See, the thing is, my “maybe, somebody” was always connected to the idea that there would be a right time. When I had my doctorate, when I had a good job, when we had our own place, when I was tenured, when we have enough money to feel completely secure.
And now I wonder…is there ever a right time? Is there ever a moment when you feel completely ready, and sure of your ability to cope with parenthood? Is it selfish to think of bringing a child into the world before you know you’re truly ready; or is it foolish to wait for the perfect time, when that perfect time may never come, and then you lose your chance?

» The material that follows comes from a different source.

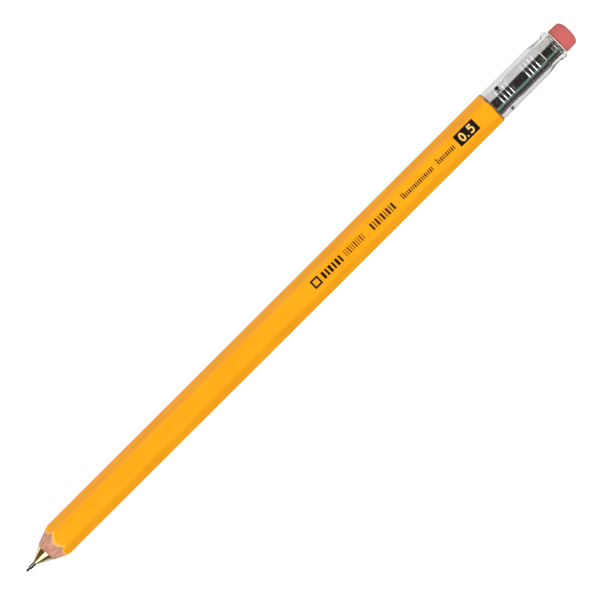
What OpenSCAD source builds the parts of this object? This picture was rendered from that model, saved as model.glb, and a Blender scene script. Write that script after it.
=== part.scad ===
// Mechanical pencil with a hexagonal wooden barrel, a brass nose cone and an eraser push button.
//
// The pencil lies along X on one flat of its barrel: the lead points to -X, the eraser to +X and +Z is up.
// The origin is halfway along its length, under its axis, at the height of its lowest point.
// Every piece is drawn along Z, where z is its distance from the lead's tip, and lie_down() turns it.

/* [Lead] */
// Diameter of the lead
lead_d = 0.56; // [0.55:0.01:0.57]
// Length of one stick of lead
lead_l = 60; // [50:1:70]
// Length of lead that stands out of the guide pipe
lead_out = 0.95; // [0.8:0.05:1.2]
// Number of spare leads in the lead tube
spare_count = 3; // [1:1:3]

/* [Nose] */
// Outside diameter of the guide pipe
pipe_d = 0.93; // [0.9:0.01:0.95]
// Length of guide pipe that stands out of the nose cone
pipe_out = 1.75; // [1.5:0.05:2]
// Length of the brass cone in front of the barrel
cone_l = 3.45; // [3.3:0.05:3.6]
// Diameter of the brass cone at the guide pipe
cone_tip_d = 1.12; // [1.1:0.01:1.2]
// Diameter of the brass cone at the barrel
cone_base_d = 4.56; // [4.4:0.02:4.7]
// Outside diameter of the threaded spigot behind the cone
spigot_d = 3.4; // [3.38:0.01:3.42]
// Length of the threaded spigot behind the cone
spigot_l = 7.85; // [7:0.05:9]

/* [Barrel] */
// Length of the wooden barrel, nose included
barrel_l = 142.4; // [138:0.1:150]
// Distance across the barrel's flats
barrel_af = 7.2; // [7.1:0.05:7.6]
// Diameter across the barrel's rounded corners
corner_d = 8.2; // [8.2:0.02:8.3]
// Diameter of the wooden nose where it meets the brass cone
wood_tip_d = 4.88; // [4.8:0.02:5]
// Angle between the wooden nose and the pencil's axis
wood_angle = 23; // [22:0.5:25]
// Diameter of the turned edge at the rear end of the barrel
rear_edge_d = 7.9; // [7.7:0.02:8]
// Length of the turned edge at the rear end of the barrel
rear_edge_l = 0.35; // [0.2:0.05:0.5]
// Diameter of the bore that holds the mechanism
bore_d = 4.2; // [4.18:0.01:4.22]
// Diameter of the counterbore that holds the clear sleeve
counterbore_d = 6.4; // [6.38:0.01:6.42]
// Depth of the counterbore
counterbore_l = 8.8; // [8.7:0.05:10]

/* [Clear sleeve] */
// Length of the sleeve behind the barrel
sleeve_l = 20.2; // [19.8:0.1:20.6]
// Outside diameter of the sleeve
sleeve_d = 7.86; // [7.7:0.02:7.9]
// Length of the sleeve's full-width part
sleeve_body_l = 15.5; // [15.3:0.05:15.7]
// Outside diameter of the waist in front of the lip
neck_d = 7.0; // [6.96:0.02:7.1]
// Outside diameter of the rear lip
lip_d = 7.64; // [7.5:0.02:7.8]
// Length of the rear lip
lip_l = 1.3; // [1.1:0.05:1.5]
// Diameter of the three pins that keep the button in
pin_d = 0.8; // [0.7:0.02:0.8]
// Diameter of the pins' heads
pin_head_d = 1.1; // [1:0.02:1.2]

/* [Button] */
// Distance that the button travels when it is pressed
press = 2; // [1.5:0.1:2]
// Outside diameter of the ferrule
ferrule_d = 5.86; // [5.8:0.02:5.88]
// Outside diameter of the ferrule's narrower rear part
ferrule_neck_d = 5.26; // [5.24:0.02:5.4]
// Outside diameter of the ferrule's rolled rim
rim_d = 5.68; // [5.6:0.02:5.8]
// Distance between two crimped rings
ring_pitch = 1.08; // [1:0.02:1.1]
// Number of crimped rings in each group
ring_count = 4; // [3:1:4]
// Outside diameter of the button core
core_d = 4.8; // [4.76:0.01:4.82]
// Diameter of the eraser at its base
eraser_d = 6.36; // [6.2:0.02:6.4]
// Length of eraser that stands out of the ferrule
eraser_l = 4.05; // [3.5:0.05:6]
// Radius of the eraser's rounded end
eraser_round = 1.3; // [0.8:0.1:1.4]
// Length of the eraser's plug inside the ferrule
plug_l = 8; // [6:0.5:9]

/* [Mechanism] */
// Outside diameter of the lead tube
tube_d = 2.7; // [2.6:0.02:2.7]
// Inside diameter of the lead tube
tube_bore = 2.0; // [1.9:0.02:2]
// Outside diameter of the chuck's stem
stem_d = 1.6; // [1.56:0.01:1.62]
// Outside diameter of the jaws at their heads
jaw_d = 2.1; // [2:0.02:2.12]
// Angle that each of the three jaws fills
jaw_arc = 112; // [108:1:114]
// Outside diameter of the clutch ring
clutch_d = 2.6; // [2.56:0.01:2.61]

/* [Spring] */
// Mean diameter of the return spring
spring_d = 2.3; // [2.2:0.02:2.36]
// Diameter of the spring's wire
wire_d = 0.25; // [0.2:0.01:0.28]
// Number of turns
spring_turns = 10; // [8:1:11]

/* [Hidden] */
$fn = 64;

// Gaps
face_gap = 0.05;   // between two faces that meet end to end
glue_gap = 0.02;   // between a glued or pressed piece and its bore, on the diameter 0.04
slide_gap = 0.05;  // between a piece that slides and its bore, on the diameter 0.1
eraser_gap = 0.06; // between the eraser and the sleeve's rear bore, on the diameter 0.12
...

And what does it mean that these are the questions that plague my nights, rather than the hypotheses of my dissertation or the other important academic issues that used to make up the majority of my brainspace? Everything else just seems to fade to the background when you are considering bringing another life into the world.
I’m stumped. I’m slightly annoyed, yet awed by the changes taking place in me. They distract me from some of my current goals; but they also make me think more broadly about my life, see myself and others in a different light, and I’ve always valued that. All in all, it’s another of those crazy curve balls life throws at you, just to make sure you’re paying attention.
I’m paying attention now. Thaaanks, life.
So in conclusion…I don’t know anything. This might never happen to you, or it might have already, or it might be lurking there in the corner of your existence like it did for me all these years. But it does seem like we are constantly evolving, even when it feels like we have ourselves finally figured out, so I’d recommend a process of continual self-exploration.
Because if you don’t, your uterus might just do it for you.